A headline accompanying a story about Bob Murray, a swimmer at the University of Michigan, in yesterday's editions of The Washington Post identified him as a Wilson High School graduate. Murray graduated from the School Without Walls but since the Northwest Washington school had no athletic program, he trained with and earned four varsity letters with the Wilson swimming team.
Last week Bob Murray was selected as the Big Ten Athlete of the Week. The news caused barely a ripple on the University of Michigan campus since Murray is not a basketball or football player.
"I thought it was a great deal but it hardly got a word in the school newspaper, much less anywhere else," said Murray, a sophomore. "Swimmers don't get much recognition anyway until the Olympic year."
Murray, who learned his water skills at Takoma Swimming Pool in Northwest Washington, Wilson High School and with the Capitol East Sea Devils under the auspices of Jane Stafford, is used to being overlooked. Throughout his swimming career, the 19-year-old Murray was noticed mostly because he was black, not because he was a good swimmer.
"I know one of the main reasons I got any publicity was because I'm black. But I've worked hard and I think I'm becoming a good swimmer," said Murray. "I don't want to be recognized as a black swimmer but as a swimmer."
Murray, who holds the Potomac Valley AAU 15-18 age group 100-yard freestyle record (45.84), is well on his way to being just that. He established a school record as a freshman in the 50-yard freestyle (20.64) and led off the victorious Michigan 400- and 800-yard relays in the Big Ten 1978 championships. He finished second in the 50-yard freestyle final last year.

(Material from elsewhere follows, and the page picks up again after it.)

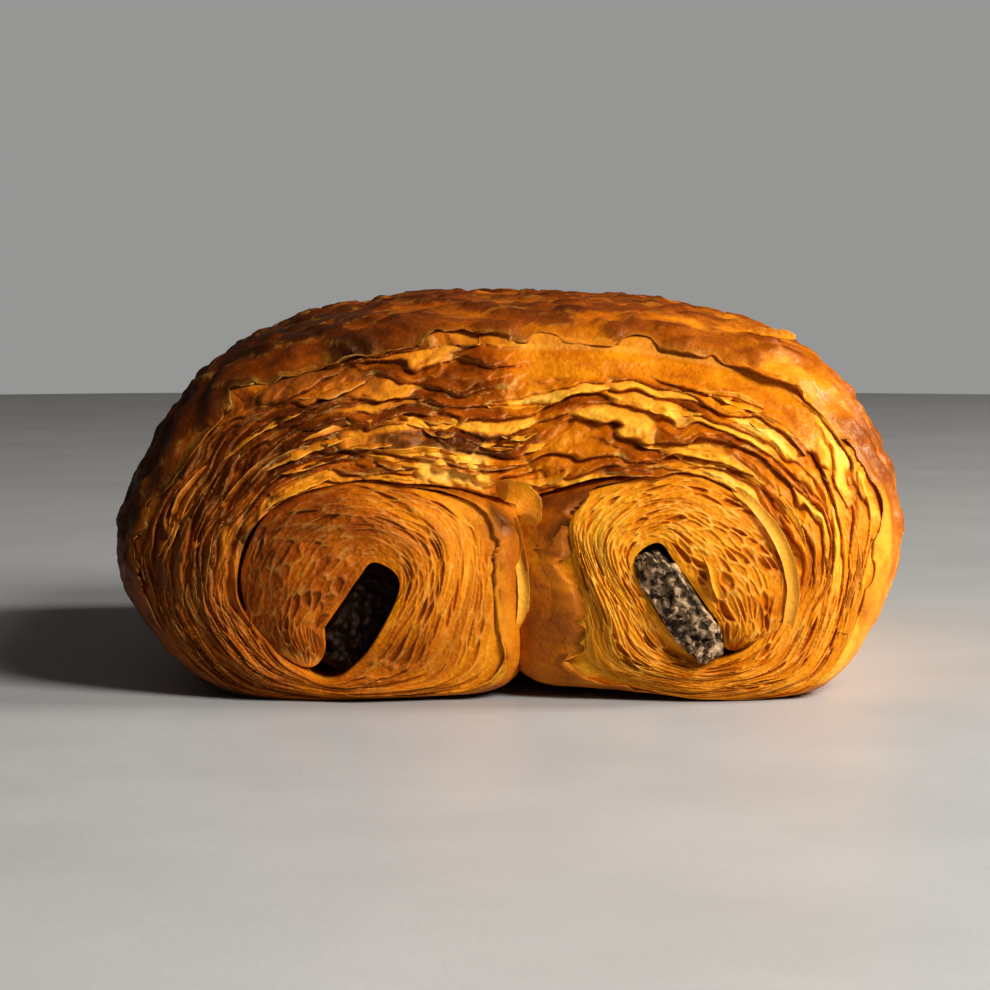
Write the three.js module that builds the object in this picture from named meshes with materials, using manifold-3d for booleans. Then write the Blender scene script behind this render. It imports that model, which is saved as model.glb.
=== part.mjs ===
// A pain au chocolat: one sheet of laminated dough, rolled from both ends round two sticks of dark
// chocolate and baked seam side down. Millimetres, +Z up. The sticks run along Y, the two rolls lie side
// by side along X, and the origin is the middle of the underside.
import * as THREE from "three";
import { ParametricGeometry } from "three/addons/geometries/ParametricGeometry.js";
import { mergeVertices } from "three/addons/utils/BufferGeometryUtils.js";
import Module from "manifold-3d";

// Driving dimensions
const LENGTH = 94; // along the sticks, between the planes that the cut ends are set back from
const HALF_WIDTH = 41; // across the two rolls
const HEIGHT = 40; // from the underside to the crown
const SKIN_ROUNDING = 15; // how far behind a cut edge the skin has puffed out to its full size
const CUT_DOME = 1.1; // how far a cut end stands out between its two edges
const STEPS_PER_STATION = 4; // facets along the rolled sheet, from one station to the next
const FUSED_SETBACK = 13; // how far behind a cut end the turns of the roll have baked together
const CHANNEL_GAP = 0.35; // between a stick and the crumb round it

const CRUST_COLOUR = 0xc0701f;
const CHOCOLATE_COLOUR = 0x33201a;

// The sheet in section, from the tip rolled up in the right-hand roll, under it, up the side and over the
// crown to the middle. Each station crosses the sheet: inner is its face towards the sticks, cut its outer
// edge at the cut end, and skin its outer face at mid length. Points are [x, z] in per cent of HALF_WIDTH
// and HEIGHT, and setback says how far inner and cut lie behind the plane at half LENGTH.
const RIGHT_ROLL = [
  { inner: [58, 15.5], cut: [58, 15.5], skin: [58, 15.5], setback: [4.5, 4.5] }, // tip
  { inner: [53, 19], cut: [65.5, 19.5], skin: [65.5, 19.5], setback: [2.5, 4.2] },
  { inner: [45, 30.5], cut: [69.5, 35], skin: [69.5, 35], setback: [2, 4] },
  { inner: [40, 37.5], cut: [57.5, 48.5], skin: [57.5, 49], setback: [2, 4] },
  { inner: [35, 40.5], cut: [39.5, 55.5], skin: [39.5, 56], setback: [2, 5] }, // over the stick
  { inner: [30, 35.5], cut: [15.5, 46], skin: [5.6, 49], setback: [2, 4] },
  { inner: [34, 23], cut: [18, 22.5], skin: [3.6, 24], setback: [2, 3] }, // crease between the rolls
  { inner: [41, 13], cut: [20.5, 5], skin: [8, 0], setback: [3, 4] },
  { inner: [48.5, 9], cut: [45, 0.6], skin: [45, 0], setback: [3, 3] }, // underside
  { inner: [62, 13], cut: [76, 5], skin: [79, 1], setback: [3, 5] },
  { inner: [71.5, 28.5], cut: [88, 30], skin: [98, 29], setback: [4, 7] }, // side
  { inner: [67, 44], cut: [87.5, 54], skin: [97, 57], setback: [4, 9] },
  { inner: [50.5, 56], cut: [70, 78], skin: [76, 87], setback: [5, 12] },
  { inner: [25, 58], cut: [35, 88], skin: [38, 98.5], setback: [5, 14] },
];
const CROWN = { inner: [1, 51], cut: [0, 89.5], skin: [0, 100], setback: [6, 14] };
// The same for the left-hand roll, which leans on the right-hand one. Its x is counted to the left.
const LEFT_ROLL = [
  { inner: [54.5, 11.5], cut: [54.5, 11.5], skin: [54.5, 11.5], setback: [4.5, 4.5] },
  { inner: [49, 17], cut: [64.5, 21], skin: [64.5, 21], setback: [2.5, 4.2] },
  { inner: [42.5, 26.5], cut: [66, 35.5], skin: [66, 35.5], setback: [2, 4] },
  { inner: [38, 33], cut: [56, 48.5], skin: [56, 49], setback: [2, 5] },
  { inner: [33, 35.5], cut: [35, 53.5], skin: [35, 54], setback: [2, 5] },
  { inner: [27.5, 30.5], cut: [10.5, 46], skin: [0.6, 48.5], setback: [2, 4] },
  { inner: [31, 18], cut: [4.5, 25], skin: [-1.4, 24], setback: [2, 3] },
  { inner: [37, 9], cut: [8, 2.5], skin: [3, 0], setback: [3, 4] },
  { inner: [45, 4.5], cut: [38, 0.5], skin: [38, 0], setback: [3, 3] },
  { inner: [60, 10], cut: [69, 3], skin: [76, 1], setback: [3, 5] },
  { inner: [68.5, 25], cut: [88.5, 21], skin: [97.5, 26], setback: [4, 7] },
  { inner: [65, 43.5], cut: [90, 44], skin: [98, 50], setback: [4, 9] },
  { inner: [49, 54.5], cut: [67, 75], skin: [77, 84], setback: [5, 12] },
  { inner: [22.5, 56], cut: [32, 87], skin: [40, 98], setback: [5, 14] },
];
// Where the skin is sampled between a cut end and mid length, as shares of that stretch.
const SKIN_SHARES = [0.02, 0.08, 0.18, 0.33, 0.6];
// Where a cut end is sampled from its inner edge to its outer one.
const CUT_SHARES = [0, 0.25, 0.5, 0.75, 0.92, 1];

// The two chocolate sticks: middle of the section, its lean from upright, its size, and where it lies.
const STICK_LENGTH = 87;
const STICKS = [
  { name: "chocolate_stick_right", x: 16.75, z: 9.8, lean: -33, width: 3.3, depth: 11.4, y: -1.9 },
  { name: "chocolate_stick_left", x: -15.35, z: 8.5, lean: 27, width: 3.7, depth: 11.2, y: -0.4 },
];

// One long edge of the sheet as a smooth curve through its stations: x and z in millimetres, and the
// setback from the cut end as y.
function edge(stations, which, setbackOf) {
  const points = stations.map(
    (s) => new THREE.Vector3((s[which][0] * HALF_WIDTH) / 100, setbackOf(s), (s[which][1] * HEIGHT) / 100),
  );
  return new THREE.CatmullRomCurve3(points, false, "catmullrom", 0.5);
}

function mirrored(station) {
  const flip = ([x, z]) => [-x, z];
  return {
    ...station,
    inner: flip(station.inner),
    cut: flip(station.cut),
    skin: flip(station.skin),
  };
}

// The outline of the sheet's long section, as [face, share] pairs: across one cut end, along the skin,
// across the other cut end and back along the inner face.
function sectionLoop() {
  const along = [...SKIN_SHARES.map((s) => s / 2), 0.5, ...SKIN_SHARES.map((s) => 1 - s / 2).reverse()];
  return [
    ...CUT_SHARES.map((t) => ["front", t]),
    ...along.map((w) => ["skin", w]),
    ...[...CUT_SHARES].reverse().map((t) => ["back", t]),
    ...[...along].reverse().map((w) => ["inner", w]),
  ];
}

// The rolled sheet as one closed surface: sectionLoop carried along the stations.
function rolledSheet({ stations, inner, cut, skin }) {
  const loop = sectionLoop();
  const place = (u, v, target) => {
    const [face, share] = loop[Math.round(u * loop.length) % loop.length];
    const inside = inner.getPoint(v);
    const rim = cut.getPoint(v);
    if (face === "front" || face === "back") {
      const end = face === "front" ? -1 : 1;
      const dome = CUT_DOME * 4 * share * (1 - share) * Math.min(1, inside.distanceTo(rim) / 5);
      target.lerpVectors(inside, rim, share);
      target.y = end * (LENGTH / 2 - (target.y - dome));
    } else {
      const reach = LENGTH / 2 - (face === "skin" ? rim.y : inside.y);
      target.copy(face === "skin" ? rim : inside);
      target.y = reach * (2 * share - 1);
      if (face === "skin") {
        const behind = Math.min(1, (reach - Math.abs(target.y)) / SKIN_ROUNDING);
        const puff = Math.sqrt(1 - (1 - behind) ** 2);
        const full = skin.getPoint(v);
        target.x += (full.x - rim.x) * puff;
        target.z += (full.z - rim.z) * puff;
      }
    }
    target.z = Math.max(target.z, 0); // flat where it was baked on its tray
  };
  const steps = (stations.length - 1) * STEPS_PER_STATION;
  return closed(new ParametricGeometry(place, loop.length, steps));
}

// The crumb that has baked together inside the rolls: it reaches half way into the sheet all round.
function fusedCrumb({ stations, inner, skin }) {
  const crease = 6; // the station where the two rolls touch, counted from either tip
  const spans = stations.length - 1;
  const outline = [];
  for (let k = crease; k <= spans - crease; k += 0.5) {
    const middle = inner.getPoint(k / spans).lerp(skin.getPoint(k / spans), 0.5);
    outline.push(new THREE.Vector2(middle.x, middle.z));
  }
  const depth = LENGTH - 2 * FUSED_SETBACK;
  const crumb = new THREE.ExtrudeGeometry(new THREE.Shape(outline), { depth, bevelEnabled: false });
  crumb.translate(0, 0, -depth / 2);
  return closed(crumb.rotateX(Math.PI / 2));
}

// The whole dough: the sheet and its fused crumb, with a channel through the crumb for each stick.
function rolledDough() {
  const stations = [...RIGHT_ROLL, CROWN, ...LEFT_ROLL.map(mirrored).reverse()];
  const sheet = {
    stations,
    inner: edge(stations, "inner", (s) => s.setback[0]),
    cut: edge(stations, "cut", (s) => s.setback[1]),
    skin: edge(stations, "skin", (s) => s.setback[1]),
  };
  const channels = STICKS.map((stick) => solidOf(closed(stickBar(stick, CHANNEL_GAP))));
  const crumb = channels.reduce((left, channel) => left.subtract(channel), solidOf(fusedCrumb(sheet)));
  return geometryOf(solidOf(rolledSheet(sheet)).add(crumb));
}

// A closed geometry as a solid that can be cut and joined, and back.
function solidOf(geometry) {
  return new wasm.Manifold(
    new wasm.Mesh({
      numProp: 3,
      vertProperties: new Float32Array(geometry.attributes.position.array),
      triVerts: new Uint32Array(geometry.index.array),
    }),
  );
}

function geometryOf(solid) {
  const mesh = solid.getMesh();
  const geometry = new THREE.BufferGeometry();
  geometry.setAttribute("position", new THREE.BufferAttribute(mesh.vertProperties, 3));
  geometry.setIndex(new THREE.BufferAttribute(mesh.triVerts, 1));
  geometry.computeVertexNormals();
  return geometry;
}

// Joins the vertices that lie together and leaves out the triangles that close up to nothing.
function closed(geometry) {
  geometry.deleteAttribute("normal");
  geometry.deleteAttribute("uv");
  const merged = mergeVertices(geometry, 1e-4);
  const index = merged.index.array;
  const kept = [];
  for (let i = 0; i < index.length; i += 3) {
    const [a, b, c] = [index[i], index[i + 1], index[i + 2]];
    if (a !== b && b !== c && c !== a) kept.push(a, b, c);
  }
  merged.setIndex(kept);
  merged.computeVertexNormals();
  return merged;
}

// A stick of baking chocolate where it lies: a bar with rounded edges, softened at its ends. room makes
// it that much larger all round.
function stickBar({ x, z, lean, width, depth, y }, room = 0) {
  const soft = 0.6;
  const w = width / 2 - soft + room;
  const d = depth / 2 - soft + room;
  const corner = w * 0.8;
  const section = new THREE.Shape();
  section.moveTo(w, -d + corner);
  section.absarc(w - corner, d - corner, corner, 0, Math.PI / 2);
  section.absarc(-w + corner, d - corner, corner, Math.PI / 2, Math.PI);
  section.absarc(-w + corner, -d + corner, corner, Math.PI, 1.5 * Math.PI);
  section.absarc(w - corner, -d + corner, corner, 1.5 * Math.PI, 2 * Math.PI);
  const bar = new THREE.ExtrudeGeometry(section, {
    depth: STICK_LENGTH - 2 * soft,
    bevelThickness: soft,
    bevelSize: soft,
    bevelSegments: 3,
    curveSegments: 4,
  });
  bar.translate(0, 0, soft - STICK_LENGTH / 2);
  bar.rotateX(Math.PI / 2);
  bar.rotateY(THREE.MathUtils.degToRad(lean));
  return bar.translate(x, y, z);
}

function chocolateStick(stick) {
  const chocolate = new THREE.MeshStandardMaterial({ color: CHOCOLATE_COLOUR, roughness: 0.6, metalness: 0 });
  const mesh = new THREE.Mesh(stickBar(stick), chocolate);
  mesh.name = stick.name;
  return mesh;
}

const wasm = await Module();
wasm.setup();

const dough = new THREE.Mesh(
  rolledDough(),
  new THREE.MeshStandardMaterial({ color: CRUST_COLOUR, roughness: 0.45, metalness: 0 }),
);
dough.name = "rolled_dough";

const pastry = new THREE.Group();
pastry.add(dough, ...STICKS.map(chocolateStick));
const box = new THREE.Box3().setFromObject(pastry);
const middle = box.getCenter(new THREE.Vector3());
pastry.position.set(-middle.x, -middle.y, -box.min.z);

export default pastry;
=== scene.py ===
"""A pain au chocolat: a laminated sheet rolled from both ends round two sticks of dark chocolate.

The dough is worked out as one rolled sheet. Walking along the sheet, from the tip rolled up in the
right-hand roll to the tip in the left-hand one, gives the first parameter; the second one goes across the
sheet at a cut end, or from one cut end to the other over the crust. Sizes in the tables are millimetres or
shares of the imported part's box, and meshes are made in metres.
"""

import logging
import math
from dataclasses import dataclass
from enum import Enum
from typing import NamedTuple

import bpy
import numpy as np
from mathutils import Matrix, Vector


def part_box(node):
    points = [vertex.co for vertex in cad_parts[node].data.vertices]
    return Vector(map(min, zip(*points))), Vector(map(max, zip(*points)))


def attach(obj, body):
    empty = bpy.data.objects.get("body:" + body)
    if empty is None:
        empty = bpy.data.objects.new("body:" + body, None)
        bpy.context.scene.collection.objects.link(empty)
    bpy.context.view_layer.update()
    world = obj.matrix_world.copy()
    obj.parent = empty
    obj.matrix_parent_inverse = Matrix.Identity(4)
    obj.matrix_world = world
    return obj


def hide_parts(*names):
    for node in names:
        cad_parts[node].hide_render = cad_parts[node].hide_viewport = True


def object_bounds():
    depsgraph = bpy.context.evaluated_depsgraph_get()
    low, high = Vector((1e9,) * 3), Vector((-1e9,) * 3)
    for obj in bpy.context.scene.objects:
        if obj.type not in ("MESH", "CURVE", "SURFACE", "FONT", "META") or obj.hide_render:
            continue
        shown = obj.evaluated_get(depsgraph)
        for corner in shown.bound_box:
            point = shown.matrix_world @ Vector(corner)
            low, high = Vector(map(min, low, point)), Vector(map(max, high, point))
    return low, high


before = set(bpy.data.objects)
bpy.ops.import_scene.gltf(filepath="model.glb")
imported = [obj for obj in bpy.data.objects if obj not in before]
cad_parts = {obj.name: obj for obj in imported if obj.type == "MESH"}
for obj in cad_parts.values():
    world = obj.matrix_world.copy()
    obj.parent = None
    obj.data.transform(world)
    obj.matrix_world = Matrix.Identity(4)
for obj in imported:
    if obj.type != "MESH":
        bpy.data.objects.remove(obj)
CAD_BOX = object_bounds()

MM = 0.001
log = logging.getLogger("pastry")
Socket = bpy.types.NodeSocket


# ---------------------------------------------------------------- small mathematics


def smoothstep(low: float, high: float, x: np.ndarray) -> np.ndarray:
    """The cubic 3v^2 - 2v^3 of v, where v runs from 0 at low to 1 at high and is held outside."""
    v = np.clip((x - low) / (high - low), 0.0, 1.0)
    return v * v * (3.0 - 2.0 * v)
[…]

This season the Wolverines, who have not won a Big Ten title in 15 years, served notice they are no longer willing to play the role of also-swams when they beat always tough Indiana (58-55) in a dual meet. Michigan is 10-1 in dual meets.
Against Indiana, Murray won both the 50- and 100-yard freestyles and helped the 400-yard relay team to the clinching points in a pool record 3:02.38.
"He has that desire to be great," said Wolverine Coach Gus Stager, who has won three Big Ten and four NCAA swimming titles in 25 years at the school. "This is my last year and it would be nice to win the title. But Indiana is very tough, although we beat them. This is definitely my best team in a long, long time."
Once again, Murray is the only black on the team but he says he doesn't feel uncomfortable.
"I'm used to that now. It seems like I've always been the only one since I've been swimming competitively," said Murray, laughing. "I don't think I've ever felt uncomfortable."
Murray, a pre-med student and a National Scholarship recipient, has set only two goals: to lower his times in both the 50- and 100-yard sprints and earn a gold medal in the Big Ten championships. The Olympics, he says, are not that important.
"Right now, I'd like to just swim to my potential. I hope to go 20.1 in the 50 and 44.2 in the 100."
No black has won an individual title in the conference meet. The last black swimmer to compete in the Big Ten was in 1962 when freshman Nate Clark helped Ohio State win the NCAA title.
Stafford, who came out of retirement to help another black youth, Fred Evans, to stardom, says Murray has all the tools to make the Olympic team.
Evans, who attended Chicago State, won both the NAIA and NCAA Division II 100-yard breaststroke, thus becoming the first black to win a national title.
"Fred is working on his master's at Chicago State and wants to go back in training," said Stafford. "He is still one of the fastest sprinters I've seen and he could make it."
Stafford said Evans, Murray and Roy Lewis, a senior at Bethesda-Chevy Chase are the three top-level swimmers she has coached.
"She did a lot for me. She was very instrumental in me being here," said Murray.
Murray, the son of Dr. and Mrs. Robert Murray, developed tendinitis in his shoulders last summer and spent half of his vacation resting, but he came back stronger than ever.
"That was a low point for me but the rest did me a lot of good," said Murray. "I guess my high point came when we beat Indiana. It was the first time in 12 years."
Slager says one reason Murray is so strong is his willingness to work with the distance men in practice.
"He gets in there with them and goes tough. Most of your sprinters don't do that," said Slager. "I watched him play paddle ball once and I saw how quick he was. Right now, he has a good 200- and 500-yard race in him."
But Murray will stich to his specialties and feels he has an excellent chance to win a gold in either the 50, the 100 or both.
"That would be worth all the work," said Murray. "I know you can't make a living from swimming but it's always been fun to me. It still is."